Dans une résolution votée par les représentants de l'assemblée de la Polynésie française pour apporter leurs soutiens à cette candidature, Michel Buillard et Tepuaraurii Teriitahi, rapporteurs du texte, insistaient également sur la reconnaissance et la protection du 'ori tahiti. En prenant soin d'indiquer que ce label de l'Unesco, "permettrait en outre de valoriser les auteurs, les compositeurs, les chefs de troupe et les ra’atira, les ‘orero, les pupu himene, les musiciens et les costumiers (…) Ce label favorisera également le développement d’un tourisme de niche, aujourd’hui embryonnaire, autour notamment d’événements tels que le Hura Tapairu."

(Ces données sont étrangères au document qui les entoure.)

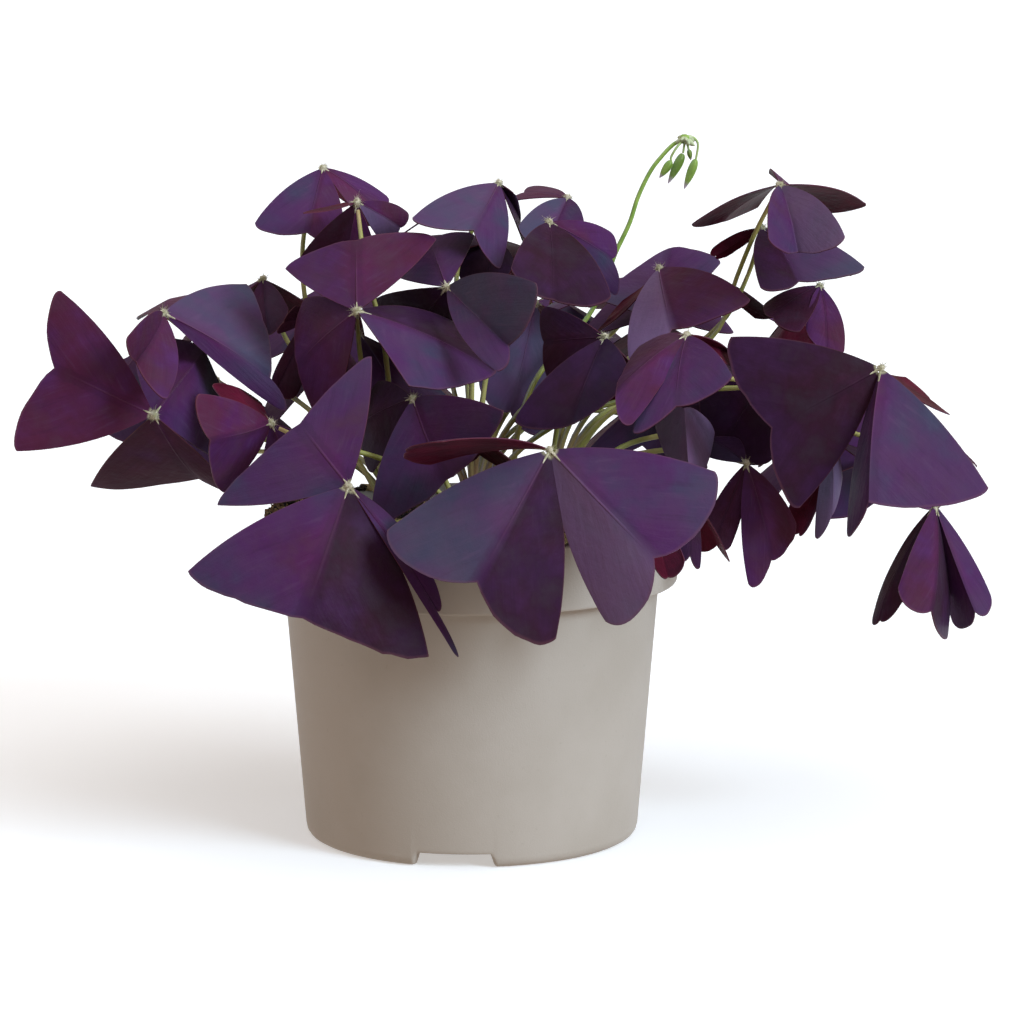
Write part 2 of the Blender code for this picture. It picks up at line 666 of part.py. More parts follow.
def clearance(path, hub, knuckles, blade_tree, others, crown):
    """Smallest room beside a stalk, below zero where it is too near the pot, soil, a blade or another stalk."""
    radius, height = np.hypot(path[:, 0], path[:, 1]), path[:, 2]
    in_wall = (radius > 0.0525) & (radius < RIM_RADIUS + 0.0018)
    if (in_wall & (height < POT_HEIGHT + 0.003)).any():
        return -0.01
    soil = np.interp(radius, [r for r, _ in SOIL_TOP], [z for _, z in SOIL_TOP])
    for number, (x, y) in enumerate(CROWNS):
        away = np.hypot(path[:, 0] - x, path[:, 1] - y)
        if number == crown:
            low = (away > CROWN_RADIUS - STEM_RADIUS - CLEAR) & (radius < 0.0575) & (height < soil + STEM_RADIUS + 2 * CLEAR)
        else:
            low = (away < CROWN_RADIUS + STEM_RADIUS + CLEAR) & (height < soil + CROWN_STAND + STEM_RADIUS + CLEAR)
        if low.any():
            return -0.009
    room = np.linalg.norm(path[:, None] - knuckles[None], axis=-1).min() - HUB_RADIUS - STEM_RADIUS - CLEAR
    if room < -0.0008:
        return room
    near = np.linalg.norm(path - hub, axis=1) < 0.003
    for spot, close in zip(path, near):
        distance = blade_tree.find_nearest(Vector(spot))[3]
        need = (STALK_TIP if close else STEM_RADIUS) + BLADE / 2 + CLEAR + 0.0002
        room = min(room, distance - need)
        if room < -0.0008:
            return room
    for number, spots in others:
        if number != crown:
            gap = np.linalg.norm(path[:, None] - spots[None], axis=-1).min() - 2 * STEM_RADIUS - CLEAR
            room = min(room, gap)
    return room


def material(name, colour, roughness):
    made = bpy.data.materials.new(name)
    made.use_nodes = True
    shader = made.node_tree.nodes["Principled BSDF"]
    shader.inputs["Base Color"].default_value = (*colour, 1)
    shader.inputs["Roughness"].default_value = roughness
    made.diffuse_color = (*colour, 1)
    return made


def put(mesh, name, group):
    made = bpy.data.objects.new(name, mesh)
    group.objects.link(made)
    return made


def mesh_from(name, fill):
    """A mesh filled in by a bmesh function."""
    mesh = bpy.data.meshes.new(name)
    work = bmesh.new()
    fill(work)
    work.to_mesh(mesh)
    work.free()
    return mesh


def applied(made):
    """Replaces an object's mesh by the one that its modifiers give."""
    bpy.context.view_layer.update()
    graph = bpy.context.evaluated_depsgraph_get()
    mesh = bpy.data.meshes.new_from_object(made.evaluated_get(graph))
    made.modifiers.clear()
    made.data = mesh
    mesh.name = made.name
    return made


def clear_out(group):
    for made in list(group.objects):
        bpy.data.objects.remove(made)


def boolean(made, operation, operand, solver="MANIFOLD"):
    """Applies a Boolean with a collection."""
    step = made.modifiers.new(operation.title(), "BOOLEAN")
    step.operation = operation
    step.operand_type = "COLLECTION"
    step.collection = operand
    step.solver = solver
    return applied(made)


def turned_solid(name, profile, group, steps=48):
    """A solid of revolution from a profile that starts and ends on the axis."""
    mesh = bpy.data.meshes.new(name)
    points = [(r, 0, z) for r, z in profile]
    mesh.from_pydata(points, [(k, k + 1) for k in range(len(points) - 1)], [])
    made = put(mesh, name, group)
    screw = made.modifiers.new("Screw", "SCREW")
    screw.steps = steps
    screw.render_steps = steps
    screw.use_merge_vertices = True
    screw.merge_threshold = 0.00001
    return applied(made)


def cylinder(name, centre, radius, low, high, sides, group, turn=0.0):
    def fill(work):
        bmesh.ops.create_cone(work, cap_ends=True, segments=sides, radius1=radius, radius2=radius, depth=high - low)
    made = put(mesh_from(name, fill), name, group)
    made.location = (centre[0], centre[1], (low + high) / 2)
    made.rotation_euler[2] = turn
    return made


def tube(name, path, radii, group, resolution=1):
    """A closed tube along a path."""
    curve = bpy.data.curves.new(name, "CURVE")
    curve.dimensions = "3D"
    curve.bevel_depth = 1.0
    curve.bevel_resolution = resolution
    curve.use_fill_caps = True
    line = curve.splines.new("POLY")
    line.points.add(len(path) - 1)
    for point, spot, radius in zip(line.points, path, radii):
        point.co = (*spot, 1)
        point.radius = radius
    guide = put(curve, name, group)
    bpy.context.view_layer.update()
    graph = bpy.context.evaluated_depsgraph_get()
    mesh = bpy.data.meshes.new_from_object(guide.evaluated_get(graph))
    bpy.data.objects.remove(guide)
    work = bmesh.new()
    work.from_mesh(mesh)
    bmesh.ops.remove_doubles(work, verts=work.verts, dist=0.00001)
    bmesh.ops.recalc_face_normals(work, faces=work.faces)
    work.to_mesh(mesh)
    work.free()
    return put(mesh, name, group)


def sphere(name, centre, radius, group, level=1, stretch=None):
    def fill(work):
        bmesh.ops.create_icosphere(work, subdivisions=level, radius=radius)
    made = put(mesh_from(name, fill), name, group)
    made.location = centre
    if stretch is not None:
        way, factor = stretch
        made.rotation_mode = "QUATERNION"
        made.rotation_quaternion = Vector(way).to_track_quat("Z", "Y")
        made.scale = (1, 1, factor)
    return made


def blade_object(name, leaflet, hub, edge, group):
    """One leaflet, as a grid carried onto its surface, split into triangles and given its thickness."""
    grid = blade(leaflet, hub, edge)
    rows, columns = grid.shape[:2]

    def fill(work):
        bmesh.ops.create_grid(work, x_segments=columns - 1, y_segments=rows - 1, size=1)
        for vertex in work.verts:
            column = round((vertex.co.x + 1) / 2 * (columns - 1))
            row = round((vertex.co.y + 1) / 2 * (rows - 1))
            vertex.co = grid[row, column]
        bmesh.ops.triangulate(work, faces=work.faces)
        bmesh.ops.recalc_face_normals(work, faces=work.faces)
    made = put(mesh_from(name, fill), name, group)
    solid = made.modifiers.new("Solidify", "SOLIDIFY")
    solid.thickness = BLADE
    solid.offset = 0
    return applied(made)


def leaf_object(name, leaf, parts, work):
    """A leaf: three blades joined at a knuckle."""
    hub, edge, leaflets = leaf
    for number, leaflet in enumerate(leaflets):
        blade_object(f"blade {number}", leaflet, hub, edge, work)
    made = sphere(f"leaf_{name.lower()}", hub, HUB_RADIUS, parts)
    boolean(made, "UNION", work)
    clear_out(work)
    made.data.materials.clear()
    made.data.materials.append(material(made.name, (0.075, 0.022, 0.085), 0.5))
    return made


def stalks_object(number, paths, parts, work):
    """The stalks of one crown, joined at its root."""
    x, y = CROWNS[number]
    top = ground(x, y)
    for order, path in enumerate(paths):
        radii = np.full(len(path), STEM_RADIUS)
        radii[-1] = STALK_TIP
        tube(f"stalk {order}", path, radii, work, 0)
    made = cylinder(f"stalks_{number}", (x, y), CROWN_RADIUS, top - CROWN_DEPTH + 0.0003, top + CROWN_STAND, 12, parts)
    boolean(made, "UNION", work)
    clear_out(work)
    made.data.materials.append(material(made.name, (0.32, 0.30, 0.09), 0.55))
    return made


def scape_object(parts, work):
    """The flower stalk with its nodding buds."""
    path = scape_path()
    head = path[-1]
    for number, spots in enumerate(PEDICELS):
        line = np.array([seen_at(spot, SCAPE_DEPTH) + np.array([0, 0.0015 * (number - 1.5) * min(k, 1), 0])
                         for k, spot in enumerate(spots)])
        tube(f"pedicel {number}", line, np.full(len(line), PEDICEL_RADIUS), work)
    for number, (high, low, radius) in enumerate(BUDS):
        shove = np.array([0, 0.0015 * (number - 1.5), 0])
        a, b = seen_at(high, SCAPE_DEPTH) + shove, seen_at(low, SCAPE_DEPTH) + shove
        half = np.linalg.norm(b - a) / 2
        sphere(f"bud {number}", (a + b) / 2, radius, work, 2 if radius > 0.0012 else 1, (unit(b - a), half / radius * 1.1))
    tube("stalk", path, np.full(len(path), SCAPE_RADIUS), work)
    made = sphere("flower_stalk", head, SCAPE_RADIUS * 1.5, parts)
    boolean(made, "UNION", work)
    clear_out(work)
    made.data.materials.append(material("flower_stalk", (0.20, 0.34, 0.07), 0.5))
    return made


def pot_object(parts, cutters):
    inner = POT_WALL
    step = POT_HEIGHT - COLLAR_HEIGHT
    floor = FLOOR_LIFT + inner
    profile = [
        (0.0, floor),
        (BODY_FOOT_RADIUS - inner - 0.0005, floor),
        (BODY_TOP_RADIUS - inner, step + 0.0005),
        (RIM_RADIUS - inner, step + 0.0035),
        (RIM_RADIUS - inner + 0.0002, POT_HEIGHT),
        (RIM_RADIUS - 0.0006, POT_HEIGHT),
        (RIM_RADIUS, POT_HEIGHT - 0.0007),
        (RIM_RADIUS, step + 0.0006),
        (RIM_RADIUS - 0.0006, step),
        (BODY_TOP_RADIUS, step),
        (BODY_FOOT_RADIUS + 0.0003, FOOT_ROUNDING),
        (BODY_FOOT_RADIUS - 0.0004, 0.0012),
        (BODY_FOOT_RADIUS - 0.0014, 0.0),
        (BODY_FOOT_RADIUS - 0.0014 - FOOT_RING_WIDTH + 0.001, 0.0),
        (BODY_FOOT_RADIUS - 0.0014 - FOOT_RING_WIDTH + 0.001, FLOOR_LIFT),
        (0.0, FLOOR_LIFT),
    ]
    made = turned_solid("pot", profile, parts)
    for number, turn in enumerate(NOTCH_TURNS):
        mesh = mesh_from(f"notch {number}", lambda work: bmesh.ops.create_cube(work, size=1))
        box = put(mesh, f"notch {number}", cutters)
        box.scale = (0.012, NOTCH_WIDTH, 2 * NOTCH_HEIGHT)
        angle = math.radians(turn)
        box.location = (BODY_FOOT_RADIUS * math.cos(angle), BODY_FOOT_RADIUS * math.sin(angle), 0)
        box.rotation_euler[2] = angle
    for number in range(6):
        angle = math.radians(60 * number + 24.3)
        centre = (DRAIN_RING * math.cos(angle), DRAIN_RING * math.sin(angle))
        cylinder(f"drain {number}", centre, DRAIN_RADIUS, 0.0, 0.012, 12, cutters)
    boolean(made, "DIFFERENCE", cutters)
    clear_out(cutters)
    made.data.materials.append(material("pot", (0.40, 0.36, 0.32), 0.55))
    return made


def soil_object(parts, cutters):
    inner = POT_WALL + SOIL_GAP
    step = POT_HEIGHT - COLLAR_HEIGHT
    low = FLOOR_LIFT + POT_WALL + SOIL_GAP
    profile = SOIL_TOP[:-1] + [
        (RIM_RADIUS - inner, SOIL_EDGE),
        (RIM_RADIUS - inner, step + 0.0039),
        (BODY_TOP_RADIUS - inner, step + 0.0008),
        (BODY_FOOT_RADIUS - inner - 0.0005, low),
        (0.0, low),
    ]
    made = turned_solid("soil", profile, parts)
    for number, (x, y) in enumerate(CROWNS):
        low = ground(x, y) - CROWN_DEPTH
        cylinder(f"hole {number}", (x, y), CROWN_RADIUS + 0.0004, low, low + 0.03, 12, cutters)
    x, y = SCAPE_FOOT
    low = ground(x, y) - CROWN_DEPTH
    cylinder("hole for the flower stalk", (x, y), SCAPE_RADIUS + 0.0005, low, low + 0.03, 12, cutters)
    boolean(made, "DIFFERENCE", cutters)
    clear_out(cutters)
    made.data.materials.append(material("soil", (0.055, 0.035, 0.02), 0.9))
    return made


def centre_on_box(parts):
    """Moves everything sideways, so that the middle of the whole object's box is over the origin."""
    bpy.context.view_layer.update()
    corners = np.array([made.matrix_world @ vertex.co for made in parts.objects for vertex in made.data.vertices])
    middle = (corners.min(axis=0) + corners.max(axis=0)) / 2
    for made in parts.objects:
        made.location.x -= middle[0]
        made.location.y -= middle[1]
    bpy.context.view_layer.update()


def main():
    for old in list(bpy.data.objects):
        bpy.data.objects.remove(old)
    parts = bpy.data.collections.new("Purple shamrock")
    work = bpy.data.collections.new("Cutters and pieces")
    for group in (parts, work):
        bpy.context.scene.collection.children.link(group)
    work.hide_render = True
    pot_object(parts, work)
    soil_object(parts, work)
    scape_object(parts, work)
    leaves = settle()
    for name, leaf in leaves.items():
        leaf_object(name, leaf, parts, work)
    stalks = run_stalks(leaves)
    for number in range(len(CROWNS)):
        paths = [path for crown, path in stalks.values() if crown == number]
        if paths:
            stalks_object(number, paths, parts, work)
    centre_on_box(parts)


if __name__ == "__main__":
    main()
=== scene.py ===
# %% [markdown]
# # A purple shamrock in its grower's pot
# The real object is a house plant: long bare stalks rise in tufts from the soil, and each ends
# in one leaf of three notched, folded, dark purple leaflets. One green flower stalk nods above.
# The script dresses a fixed frame of plain solids, so every piece below is made in the frame's
# own metres and takes its place from the frame.

# %% Load the frame
import json
import math

import bpy
import numpy as np
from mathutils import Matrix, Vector

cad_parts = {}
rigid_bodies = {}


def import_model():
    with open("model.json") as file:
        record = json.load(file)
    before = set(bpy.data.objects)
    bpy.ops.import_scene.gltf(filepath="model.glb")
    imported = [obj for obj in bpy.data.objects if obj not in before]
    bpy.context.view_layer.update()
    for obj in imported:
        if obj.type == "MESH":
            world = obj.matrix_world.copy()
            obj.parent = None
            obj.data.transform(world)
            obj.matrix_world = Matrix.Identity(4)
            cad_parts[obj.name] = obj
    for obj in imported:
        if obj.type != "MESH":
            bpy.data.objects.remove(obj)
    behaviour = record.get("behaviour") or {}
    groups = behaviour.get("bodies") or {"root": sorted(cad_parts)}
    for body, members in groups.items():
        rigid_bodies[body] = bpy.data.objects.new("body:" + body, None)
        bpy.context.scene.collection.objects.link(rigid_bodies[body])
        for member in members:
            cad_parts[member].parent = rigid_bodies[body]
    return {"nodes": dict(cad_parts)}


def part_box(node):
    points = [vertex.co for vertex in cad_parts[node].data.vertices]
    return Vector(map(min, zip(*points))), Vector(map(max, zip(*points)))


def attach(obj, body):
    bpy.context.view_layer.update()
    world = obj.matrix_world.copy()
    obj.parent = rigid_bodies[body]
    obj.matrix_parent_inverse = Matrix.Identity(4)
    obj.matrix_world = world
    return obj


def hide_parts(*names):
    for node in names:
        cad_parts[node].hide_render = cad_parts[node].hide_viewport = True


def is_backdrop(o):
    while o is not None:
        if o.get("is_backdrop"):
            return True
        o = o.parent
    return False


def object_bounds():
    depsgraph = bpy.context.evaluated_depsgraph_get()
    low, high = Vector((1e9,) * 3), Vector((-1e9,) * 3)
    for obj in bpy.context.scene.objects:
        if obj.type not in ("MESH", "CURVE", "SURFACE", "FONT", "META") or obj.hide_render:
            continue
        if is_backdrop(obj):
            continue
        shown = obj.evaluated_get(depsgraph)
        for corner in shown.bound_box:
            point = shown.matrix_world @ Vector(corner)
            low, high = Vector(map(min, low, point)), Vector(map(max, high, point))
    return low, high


for old in list(bpy.data.objects):
    bpy.data.objects.remove(old)
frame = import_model()
CAD_LOW, CAD_HIGH = (np.array(corner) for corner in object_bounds())
print("frame of", len(frame["nodes"]), "solids,", np.round((CAD_HIGH - CAD_LOW) * 1000, 1), "mm")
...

Ce n'est en tout cas que partie remise. Fabien Dinard a assuré que la candidature du 'ori tahiti sera de nouveau proposée au comité du patrimoine culturel ethnologique immatériel à Paris.
LA POLYNESIE FRANÇAISE AU PATRIMOINE MONDIAL DE L'UNESCO
Le gouvernement de la Polynésie française a ensuite proposé l'inscription de neuf sites des îles Marquises en avril 2018. Il s'agit de l’île de Hatutu et sa zone maritime à Hatuta’a, Hatiheu, Paeke et l’ensemble terrestre de Nuku Hiva. Les pics et pitons de Ua Pou, sa vallée de Haka’oohoka et sa baie de Hoho’i, Motu Oa, et Paepae Menaha, Me’ae de lipona et la vallée de Puamau à Hiva Oa. Et enfin Hanavave, les monts Tou-aouoho et Mounani, ainsi que les falaises d’Omoa à Fatu Hiva. Le comité national des biens français a validé cette candidature. Désormais le ministère de la culture de Polynésie français, accompagné d'expert, devra suivre processus d’inscription, sur une durée de deux à trois ans.